There are still large tracts of land in the Kaimai's that is not under DoC control that contain reasonable numbers of deer.

----------


## Husky1600

Some have been down this path before - apparently some DoC staff have no problems with a shotgun so long as you are only carrying slugs, check with your local DoC office if you intend on going on Public Conservation Land. And if you have a rifled barrel on the shotgun, then its a moot point anyway. If it was me I'd go for it, a 12g slug such as a Brenneke through a smoothbore, or a saboted slug through a rifled barrel are deadly. Good friend of mine did a testfire with a Remington with a fully rifled barrel and scoped and was able to consistently shoot a 3", 5 shot group at 100, and was happy taking a shot on game out to 150.

----------


## Spook

The chances of seeing a DoC ranger in the Kaimai's would be fairly remote. In the 22 years I have been associated with the block I am on, which has DoC for a neighbour, the only times I have seen DoC activity is when they fly by chopper to renovate a hut and I did see one on a quad once and that was only because someone had driven off a bluff and he had gone to check it out.

----------


## possummatti

Yea VC i was thinking the same thing. surely there even safer than a riffle due to the short distance a slug will travel.

----------


## big_foot

Ive used solids on a lot of goats, few pigs and a couple of home kill cattle. They are a very effective peice of equipment within 100m and reasonably cheap. I like 3 inch federals, in saying that they are pretty hard on the shoulder though.

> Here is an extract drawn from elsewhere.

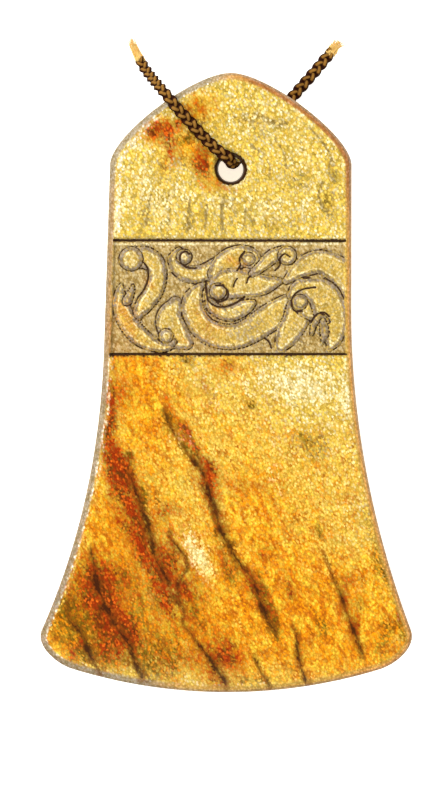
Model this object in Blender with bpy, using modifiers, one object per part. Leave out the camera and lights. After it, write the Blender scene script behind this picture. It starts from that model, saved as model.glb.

I recently got a permit to use my 12g on doc land it was easy as just a ph call to the doc office and it arrived in the mail a week later. Buck shot is another good option for larger game, I'd rate it over solids inside 40m.

----------


## possummatti

> Some have been down this path before - apparently some DoC staff have no problems with a shotgun so long as you are only carrying slugs, check with your local DoC office if you intend on going on Public Conservation Land. And if you have a rifled barrel on the shotgun, then its a moot point anyway. If it was me I'd go for it, a 12g slug such as a Brenneke through a smoothbore, or a saboted slug through a rifled barrel are deadly. Good friend of mine did a testfire with a Remington with a fully rifled barrel and scoped and was able to consistently shoot a 3", 5 shot group at 100, and was happy taking a shot on game out to 150.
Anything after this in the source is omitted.